:: Dataset content ::
——

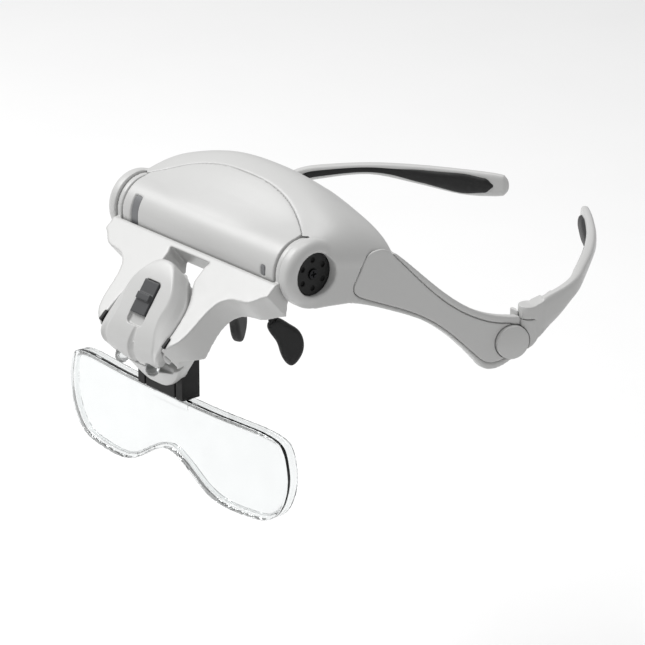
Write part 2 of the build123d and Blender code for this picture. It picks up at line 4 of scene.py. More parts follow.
import bmesh
import bpy
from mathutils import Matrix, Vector


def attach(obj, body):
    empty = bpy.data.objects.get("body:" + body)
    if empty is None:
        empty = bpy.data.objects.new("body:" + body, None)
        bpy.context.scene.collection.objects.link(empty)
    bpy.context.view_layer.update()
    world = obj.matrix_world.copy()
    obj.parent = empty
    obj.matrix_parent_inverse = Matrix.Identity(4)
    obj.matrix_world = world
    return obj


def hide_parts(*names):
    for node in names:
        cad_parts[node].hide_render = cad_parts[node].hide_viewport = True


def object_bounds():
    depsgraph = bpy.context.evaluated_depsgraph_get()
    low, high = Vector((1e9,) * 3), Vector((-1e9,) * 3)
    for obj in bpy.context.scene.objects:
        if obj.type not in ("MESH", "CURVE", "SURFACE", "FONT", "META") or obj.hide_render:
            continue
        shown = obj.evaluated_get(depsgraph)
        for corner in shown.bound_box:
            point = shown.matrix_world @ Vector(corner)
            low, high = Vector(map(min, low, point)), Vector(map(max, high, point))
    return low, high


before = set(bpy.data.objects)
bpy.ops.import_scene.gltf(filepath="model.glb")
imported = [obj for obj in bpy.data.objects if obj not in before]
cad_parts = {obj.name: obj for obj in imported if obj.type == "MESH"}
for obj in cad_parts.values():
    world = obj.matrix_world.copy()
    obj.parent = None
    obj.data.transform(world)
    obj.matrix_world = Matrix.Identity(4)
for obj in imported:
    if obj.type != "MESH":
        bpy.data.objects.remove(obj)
CAD_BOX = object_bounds()

bl_info = {
    "name": "Head visor magnifier",
    "version": (1, 0, 0),
    "blender": (4, 5, 0),
    "location": "3D View > Sidebar > Visor",
    "description": "Builds the pieces and finishes of a head visor magnifier on its packed frame",
    "category": "Object",
}

MM = 0.001
SIDES = (("left", 1), ("right", -1))
TILT_AXIS = Vector((0.0, -17.0, 39.0))     # centre of the bracket's tilt axis, mm


# ---------------------------------------------------------------- settings
class VISOR_PG_finish(bpy.types.PropertyGroup):
    shell: bpy.props.StringProperty(
        name="Shell", description="White of the moulded shell, sRGB", default="#C6C6C5")
    black: bpy.props.StringProperty(
        name="Black trim", description="Black of caps and clip, sRGB", default="#0B0B0B")
    rubber: bpy.props.StringProperty(
        name="Rubber", description="Black of pads and inlays, sRGB", default="#0C0C0D")
    grey: bpy.props.StringProperty(
        name="Switch", description="Dark grey of the slide switch, sRGB", default="#3A3B3D")
    mark: bpy.props.StringProperty(
        name="Index marks", description="Grey of the index marks, sRGB", default="#77787A")


class VISOR_PG_softening(bpy.types.PropertyGroup):
    cell: bpy.props.FloatProperty(
        name="Cell", description="Grid that the moulded edges are rounded on", default=0.35 * MM, unit="LENGTH")
    passes: bpy.props.IntProperty(name="Passes", description="Smoothing passes over the grid", default=7)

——

For this exercise, gather every line of the data that contains the word "objects".

    empty = bpy.data.objects.get("body:" + body)
        empty = bpy.data.objects.new("body:" + body, None)
        bpy.context.scene.collection.objects.link(empty)
    for obj in bpy.context.scene.objects:
before = set(bpy.data.objects)
imported = [obj for obj in bpy.data.objects if obj not in before]
        bpy.data.objects.remove(obj)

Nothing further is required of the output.